Вокруг всё напоминало о Миларепе, самом знаменитом из тибетских йогов, медитировавшем в этих местах девятьсот лет назад. Его благословение не оставляло меня после практики Внутреннего Тепла в забытой долине. Местные жители показывали нам несколько пещер, где он медитировал. Силой своего полного просветления и спонтанной красотой песен, в которых оно выражалось, он ещё при жизни принёс пользу многим живым существам. Книги о нём - "Великий йогин Тибета Миларе-па", "Сто тысяч песен Миларепы", "Вода из горного потока" - это впечатляющие вехи в тибетском буддизме, и путь развития, который он прошёл в своей жизни, не перестаёт воодушевлять. Такие жизнеописания показывают буддизм Алмазного Пути лучше, чем десятки учёных трактатов.

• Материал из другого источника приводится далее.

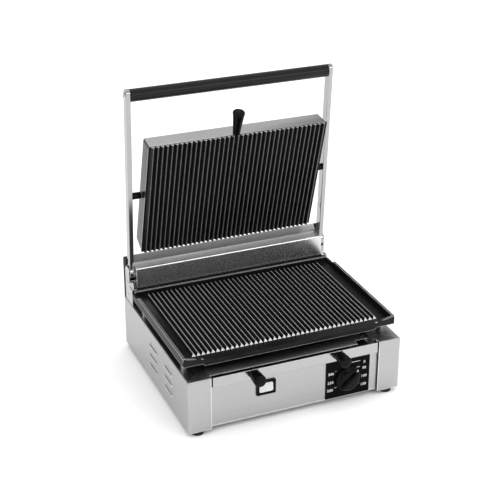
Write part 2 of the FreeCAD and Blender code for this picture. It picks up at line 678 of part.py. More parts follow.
def torsion_spring():
    """Right counterbalance spring round the shaft, with a long leg down behind it and a short tail."""
    height = SPRING_PITCH * SPRING_TURNS
    helix = Part.makeHelix(SPRING_PITCH, height, SPRING_MEAN_RADIUS)
    section = Part.Wire(Part.makeCircle(SPRING_WIRE, V(SPRING_MEAN_RADIUS, 0, 0), Y))
    coil = Part.Wire(helix).makePipeShell([section], True, True)
    leg = cylinder(SPRING_WIRE, V(SPRING_MEAN_RADIUS, 0, 0), V(SPRING_MEAN_RADIUS, -44, 0))
    tail = cylinder(SPRING_WIRE, V(SPRING_MEAN_RADIUS, 0, height), V(SPRING_MEAN_RADIUS, 9, height))
    spring = coil.fuse([leg, tail]).removeSplitter()
    spring.rotate(V(0, 0, 0), Y, 90)
    spring.rotate(V(0, 0, 0), X, 90)
    spring.translate(V(SPRING_START, HINGE.y, HINGE.z))
    return spring


# ---------------------------------------------------------------- swinging arms
def lean(shape):
    """Tip a piece drawn upright above the hinge to the open arm's forward lean."""
    shape.rotate(HINGE, X, ARM_LEAN)
    return shape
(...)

Пейзаж, казалось, не изменился с тех времён, так же, как и жизнь людей, если не считать некоторых технических усовершенствований и появления пластмассы. Приблизившись к Тжу-ангу, старому, очень крупному монастырскому комплексу, расположенному высоко над долиной, мы пошли вверх по короткой крутой дороге для альпинистов, и оказались вдруг в окружении храмов.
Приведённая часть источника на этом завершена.